Given records |
━━━━━━━━━━━━━━━━━━━━
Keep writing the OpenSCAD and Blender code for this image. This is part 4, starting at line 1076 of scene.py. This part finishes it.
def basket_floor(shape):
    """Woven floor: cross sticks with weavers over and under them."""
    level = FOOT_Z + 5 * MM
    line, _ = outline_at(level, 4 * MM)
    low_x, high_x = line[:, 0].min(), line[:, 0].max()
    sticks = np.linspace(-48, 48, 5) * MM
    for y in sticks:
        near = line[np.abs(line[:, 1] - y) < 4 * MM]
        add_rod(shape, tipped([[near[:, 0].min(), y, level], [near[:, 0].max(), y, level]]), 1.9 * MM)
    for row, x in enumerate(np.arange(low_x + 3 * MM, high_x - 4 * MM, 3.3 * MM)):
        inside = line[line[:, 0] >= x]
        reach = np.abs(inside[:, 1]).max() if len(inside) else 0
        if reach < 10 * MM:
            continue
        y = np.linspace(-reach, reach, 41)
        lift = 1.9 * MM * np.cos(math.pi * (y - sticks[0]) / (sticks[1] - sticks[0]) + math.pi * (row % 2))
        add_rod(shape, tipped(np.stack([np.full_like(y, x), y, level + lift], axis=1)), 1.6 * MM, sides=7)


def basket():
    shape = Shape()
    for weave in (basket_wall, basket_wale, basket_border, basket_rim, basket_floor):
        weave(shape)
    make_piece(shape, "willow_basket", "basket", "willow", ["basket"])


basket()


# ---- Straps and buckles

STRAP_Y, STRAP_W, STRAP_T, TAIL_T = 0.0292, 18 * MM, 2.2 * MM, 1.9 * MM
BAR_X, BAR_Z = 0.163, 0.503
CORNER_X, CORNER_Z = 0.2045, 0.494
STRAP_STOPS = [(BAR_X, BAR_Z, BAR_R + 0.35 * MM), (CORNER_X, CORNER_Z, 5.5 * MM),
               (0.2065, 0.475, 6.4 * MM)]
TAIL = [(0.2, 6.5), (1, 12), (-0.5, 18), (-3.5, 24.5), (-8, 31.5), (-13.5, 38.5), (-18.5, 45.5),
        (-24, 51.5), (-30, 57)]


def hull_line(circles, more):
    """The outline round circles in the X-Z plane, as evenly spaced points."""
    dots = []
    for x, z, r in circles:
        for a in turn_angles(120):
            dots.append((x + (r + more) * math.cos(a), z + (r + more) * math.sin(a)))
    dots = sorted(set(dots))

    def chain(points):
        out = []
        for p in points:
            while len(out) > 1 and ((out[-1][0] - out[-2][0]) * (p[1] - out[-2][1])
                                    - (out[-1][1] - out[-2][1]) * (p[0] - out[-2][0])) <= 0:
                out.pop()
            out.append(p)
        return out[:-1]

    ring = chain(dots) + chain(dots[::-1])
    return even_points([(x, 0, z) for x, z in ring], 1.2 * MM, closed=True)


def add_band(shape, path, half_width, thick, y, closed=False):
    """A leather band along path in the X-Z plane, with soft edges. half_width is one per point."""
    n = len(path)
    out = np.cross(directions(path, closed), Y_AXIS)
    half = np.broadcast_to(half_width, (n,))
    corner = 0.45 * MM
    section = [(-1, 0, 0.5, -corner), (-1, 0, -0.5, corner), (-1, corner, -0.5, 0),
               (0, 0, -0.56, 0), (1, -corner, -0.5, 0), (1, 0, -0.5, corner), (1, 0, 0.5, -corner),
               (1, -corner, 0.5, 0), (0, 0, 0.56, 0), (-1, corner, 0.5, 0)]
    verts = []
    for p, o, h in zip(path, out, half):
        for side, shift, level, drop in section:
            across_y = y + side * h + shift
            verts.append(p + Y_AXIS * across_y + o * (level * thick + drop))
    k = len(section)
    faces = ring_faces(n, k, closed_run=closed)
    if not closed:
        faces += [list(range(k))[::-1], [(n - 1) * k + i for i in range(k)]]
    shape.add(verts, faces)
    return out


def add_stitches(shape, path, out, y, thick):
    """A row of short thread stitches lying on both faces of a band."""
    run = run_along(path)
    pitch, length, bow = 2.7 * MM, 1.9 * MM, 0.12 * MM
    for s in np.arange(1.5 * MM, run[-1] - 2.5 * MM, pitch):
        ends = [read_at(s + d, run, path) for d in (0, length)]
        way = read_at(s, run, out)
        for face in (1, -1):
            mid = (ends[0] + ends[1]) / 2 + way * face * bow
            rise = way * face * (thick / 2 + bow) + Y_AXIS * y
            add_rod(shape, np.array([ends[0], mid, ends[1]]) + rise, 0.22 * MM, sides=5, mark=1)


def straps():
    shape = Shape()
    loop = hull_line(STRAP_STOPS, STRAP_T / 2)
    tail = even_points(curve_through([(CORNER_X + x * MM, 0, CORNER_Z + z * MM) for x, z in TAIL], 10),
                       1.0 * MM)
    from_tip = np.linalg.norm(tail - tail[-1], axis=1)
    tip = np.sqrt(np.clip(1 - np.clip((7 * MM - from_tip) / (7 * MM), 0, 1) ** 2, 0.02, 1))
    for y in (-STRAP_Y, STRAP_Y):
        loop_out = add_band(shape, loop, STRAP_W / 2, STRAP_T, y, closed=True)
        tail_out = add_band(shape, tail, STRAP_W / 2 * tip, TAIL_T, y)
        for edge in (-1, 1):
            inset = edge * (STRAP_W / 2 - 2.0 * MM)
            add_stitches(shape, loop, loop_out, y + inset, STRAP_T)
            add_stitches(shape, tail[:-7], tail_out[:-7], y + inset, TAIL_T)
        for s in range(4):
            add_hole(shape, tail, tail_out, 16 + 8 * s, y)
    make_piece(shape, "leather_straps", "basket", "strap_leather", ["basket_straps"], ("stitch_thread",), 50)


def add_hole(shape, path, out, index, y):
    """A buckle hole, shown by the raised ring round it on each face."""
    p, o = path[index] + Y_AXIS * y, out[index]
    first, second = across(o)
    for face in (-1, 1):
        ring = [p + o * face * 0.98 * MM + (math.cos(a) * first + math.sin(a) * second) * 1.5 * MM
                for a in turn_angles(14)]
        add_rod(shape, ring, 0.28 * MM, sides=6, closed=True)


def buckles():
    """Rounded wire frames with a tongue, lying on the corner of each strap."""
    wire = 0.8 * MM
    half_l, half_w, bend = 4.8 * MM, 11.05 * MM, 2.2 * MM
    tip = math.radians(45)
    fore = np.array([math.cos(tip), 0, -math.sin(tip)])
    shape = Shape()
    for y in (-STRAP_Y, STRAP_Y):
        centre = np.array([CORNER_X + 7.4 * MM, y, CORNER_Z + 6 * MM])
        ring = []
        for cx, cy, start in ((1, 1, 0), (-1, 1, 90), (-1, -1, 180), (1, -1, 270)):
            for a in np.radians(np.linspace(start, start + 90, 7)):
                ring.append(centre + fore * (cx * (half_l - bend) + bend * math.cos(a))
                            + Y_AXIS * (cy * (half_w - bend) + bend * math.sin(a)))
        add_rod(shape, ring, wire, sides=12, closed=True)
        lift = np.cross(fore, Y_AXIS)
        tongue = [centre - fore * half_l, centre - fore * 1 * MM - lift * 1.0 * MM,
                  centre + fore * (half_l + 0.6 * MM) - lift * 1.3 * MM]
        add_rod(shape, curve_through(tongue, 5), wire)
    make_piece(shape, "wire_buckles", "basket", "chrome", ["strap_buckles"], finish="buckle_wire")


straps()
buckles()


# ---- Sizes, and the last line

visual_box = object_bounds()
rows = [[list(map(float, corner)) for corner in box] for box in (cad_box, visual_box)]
━━━━━━━━━━━━━━━━━━━━
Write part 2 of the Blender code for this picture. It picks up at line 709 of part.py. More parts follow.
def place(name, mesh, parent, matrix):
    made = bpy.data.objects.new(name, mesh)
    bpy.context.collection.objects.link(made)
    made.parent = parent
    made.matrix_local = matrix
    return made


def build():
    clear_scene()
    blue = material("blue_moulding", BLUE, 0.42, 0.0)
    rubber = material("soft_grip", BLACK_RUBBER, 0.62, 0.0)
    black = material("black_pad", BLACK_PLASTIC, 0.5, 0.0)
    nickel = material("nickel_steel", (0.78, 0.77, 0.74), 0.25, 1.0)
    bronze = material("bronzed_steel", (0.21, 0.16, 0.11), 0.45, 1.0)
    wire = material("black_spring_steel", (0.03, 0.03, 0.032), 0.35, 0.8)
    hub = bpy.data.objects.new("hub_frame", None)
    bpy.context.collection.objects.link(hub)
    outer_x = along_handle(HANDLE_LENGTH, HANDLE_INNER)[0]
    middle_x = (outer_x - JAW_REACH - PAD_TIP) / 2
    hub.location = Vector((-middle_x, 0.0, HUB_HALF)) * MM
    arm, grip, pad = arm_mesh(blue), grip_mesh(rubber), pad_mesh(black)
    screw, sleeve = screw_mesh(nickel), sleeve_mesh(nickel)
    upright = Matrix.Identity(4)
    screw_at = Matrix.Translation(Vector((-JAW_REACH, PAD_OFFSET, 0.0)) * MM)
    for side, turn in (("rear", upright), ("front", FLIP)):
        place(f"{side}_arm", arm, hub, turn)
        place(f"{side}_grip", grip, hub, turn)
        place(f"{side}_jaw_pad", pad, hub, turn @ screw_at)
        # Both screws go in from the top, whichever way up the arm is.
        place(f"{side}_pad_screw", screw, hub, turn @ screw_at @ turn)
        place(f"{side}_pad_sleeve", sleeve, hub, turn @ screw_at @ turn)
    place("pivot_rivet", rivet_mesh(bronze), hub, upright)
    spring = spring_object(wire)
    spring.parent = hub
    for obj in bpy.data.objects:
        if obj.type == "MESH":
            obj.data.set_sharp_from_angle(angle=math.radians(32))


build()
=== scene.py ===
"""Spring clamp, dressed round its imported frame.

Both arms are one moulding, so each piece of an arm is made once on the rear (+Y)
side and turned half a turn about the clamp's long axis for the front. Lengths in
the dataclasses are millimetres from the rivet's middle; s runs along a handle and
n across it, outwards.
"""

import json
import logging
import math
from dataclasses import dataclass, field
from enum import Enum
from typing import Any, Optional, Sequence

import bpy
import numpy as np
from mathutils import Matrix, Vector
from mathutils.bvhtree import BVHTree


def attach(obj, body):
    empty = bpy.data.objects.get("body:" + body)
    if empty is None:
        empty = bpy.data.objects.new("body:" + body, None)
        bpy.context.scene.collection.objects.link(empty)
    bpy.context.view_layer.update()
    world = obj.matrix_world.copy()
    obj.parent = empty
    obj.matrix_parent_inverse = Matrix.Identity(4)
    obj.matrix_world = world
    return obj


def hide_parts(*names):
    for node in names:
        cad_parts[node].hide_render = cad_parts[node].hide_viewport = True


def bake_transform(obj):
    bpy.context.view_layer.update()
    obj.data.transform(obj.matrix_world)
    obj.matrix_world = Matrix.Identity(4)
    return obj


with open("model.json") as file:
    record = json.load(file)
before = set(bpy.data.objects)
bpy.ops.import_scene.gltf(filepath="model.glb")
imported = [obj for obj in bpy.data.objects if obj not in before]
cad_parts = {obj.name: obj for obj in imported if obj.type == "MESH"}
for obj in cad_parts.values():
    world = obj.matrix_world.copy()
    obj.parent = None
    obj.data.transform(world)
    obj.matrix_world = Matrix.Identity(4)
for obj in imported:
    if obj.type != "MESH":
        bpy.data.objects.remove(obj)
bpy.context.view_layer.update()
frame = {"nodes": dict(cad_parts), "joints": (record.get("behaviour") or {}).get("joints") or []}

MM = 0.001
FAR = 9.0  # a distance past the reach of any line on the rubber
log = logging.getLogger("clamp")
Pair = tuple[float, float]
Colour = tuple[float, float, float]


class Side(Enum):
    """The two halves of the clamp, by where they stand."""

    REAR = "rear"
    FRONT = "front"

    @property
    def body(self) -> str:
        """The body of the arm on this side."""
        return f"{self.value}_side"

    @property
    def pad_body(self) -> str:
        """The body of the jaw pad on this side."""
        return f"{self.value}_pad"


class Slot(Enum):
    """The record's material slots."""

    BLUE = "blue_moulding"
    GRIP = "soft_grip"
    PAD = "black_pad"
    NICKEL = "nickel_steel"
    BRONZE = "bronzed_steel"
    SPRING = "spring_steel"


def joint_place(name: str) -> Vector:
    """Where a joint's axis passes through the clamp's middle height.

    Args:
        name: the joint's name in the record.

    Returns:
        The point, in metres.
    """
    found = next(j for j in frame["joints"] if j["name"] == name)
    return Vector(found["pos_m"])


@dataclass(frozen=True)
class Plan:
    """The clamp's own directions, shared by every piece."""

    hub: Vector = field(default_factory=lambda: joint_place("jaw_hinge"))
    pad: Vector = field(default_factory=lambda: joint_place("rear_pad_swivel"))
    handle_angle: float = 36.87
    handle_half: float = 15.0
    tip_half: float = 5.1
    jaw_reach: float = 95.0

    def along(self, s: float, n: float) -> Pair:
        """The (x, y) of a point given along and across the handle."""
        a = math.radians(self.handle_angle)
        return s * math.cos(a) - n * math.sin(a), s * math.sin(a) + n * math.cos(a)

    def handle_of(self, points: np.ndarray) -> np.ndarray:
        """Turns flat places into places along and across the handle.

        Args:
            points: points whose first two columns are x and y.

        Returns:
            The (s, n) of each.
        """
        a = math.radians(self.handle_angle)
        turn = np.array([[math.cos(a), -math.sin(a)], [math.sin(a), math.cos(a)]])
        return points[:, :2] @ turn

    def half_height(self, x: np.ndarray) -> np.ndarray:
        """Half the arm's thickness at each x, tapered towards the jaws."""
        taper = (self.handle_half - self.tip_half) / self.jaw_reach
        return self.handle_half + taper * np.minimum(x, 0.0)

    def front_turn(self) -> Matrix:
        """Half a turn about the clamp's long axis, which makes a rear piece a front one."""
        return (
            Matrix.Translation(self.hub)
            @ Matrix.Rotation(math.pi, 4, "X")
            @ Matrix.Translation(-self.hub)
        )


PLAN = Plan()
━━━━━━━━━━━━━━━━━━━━
What the task requires | Repeat, exactly as they stand above, the lines from the line with "sleeve, hub, turn @ screw_at @ turn)" to the line with "obj.parent = None", both lines included.

Completed exercise |
        place(f"{side}_pad_sleeve", sleeve, hub, turn @ screw_at @ turn)
    place("pivot_rivet", rivet_mesh(bronze), hub, upright)
    spring = spring_object(wire)
    spring.parent = hub
    for obj in bpy.data.objects:
        if obj.type == "MESH":
            obj.data.set_sharp_from_angle(angle=math.radians(32))


build()
=== scene.py ===
"""Spring clamp, dressed round its imported frame.

Both arms are one moulding, so each piece of an arm is made once on the rear (+Y)
side and turned half a turn about the clamp's long axis for the front. Lengths in
the dataclasses are millimetres from the rivet's middle; s runs along a handle and
n across it, outwards.
"""

import json
import logging
import math
from dataclasses import dataclass, field
from enum import Enum
from typing import Any, Optional, Sequence

import bpy
import numpy as np
from mathutils import Matrix, Vector
from mathutils.bvhtree import BVHTree


def attach(obj, body):
    empty = bpy.data.objects.get("body:" + body)
    if empty is None:
        empty = bpy.data.objects.new("body:" + body, None)
        bpy.context.scene.collection.objects.link(empty)
    bpy.context.view_layer.update()
    world = obj.matrix_world.copy()
    obj.parent = empty
    obj.matrix_parent_inverse = Matrix.Identity(4)
    obj.matrix_world = world
    return obj


def hide_parts(*names):
    for node in names:
        cad_parts[node].hide_render = cad_parts[node].hide_viewport = True


def bake_transform(obj):
    bpy.context.view_layer.update()
    obj.data.transform(obj.matrix_world)
    obj.matrix_world = Matrix.Identity(4)
    return obj


with open("model.json") as file:
    record = json.load(file)
before = set(bpy.data.objects)
bpy.ops.import_scene.gltf(filepath="model.glb")
imported = [obj for obj in bpy.data.objects if obj not in before]
cad_parts = {obj.name: obj for obj in imported if obj.type == "MESH"}
for obj in cad_parts.values():
    world = obj.matrix_world.copy()
    obj.parent = None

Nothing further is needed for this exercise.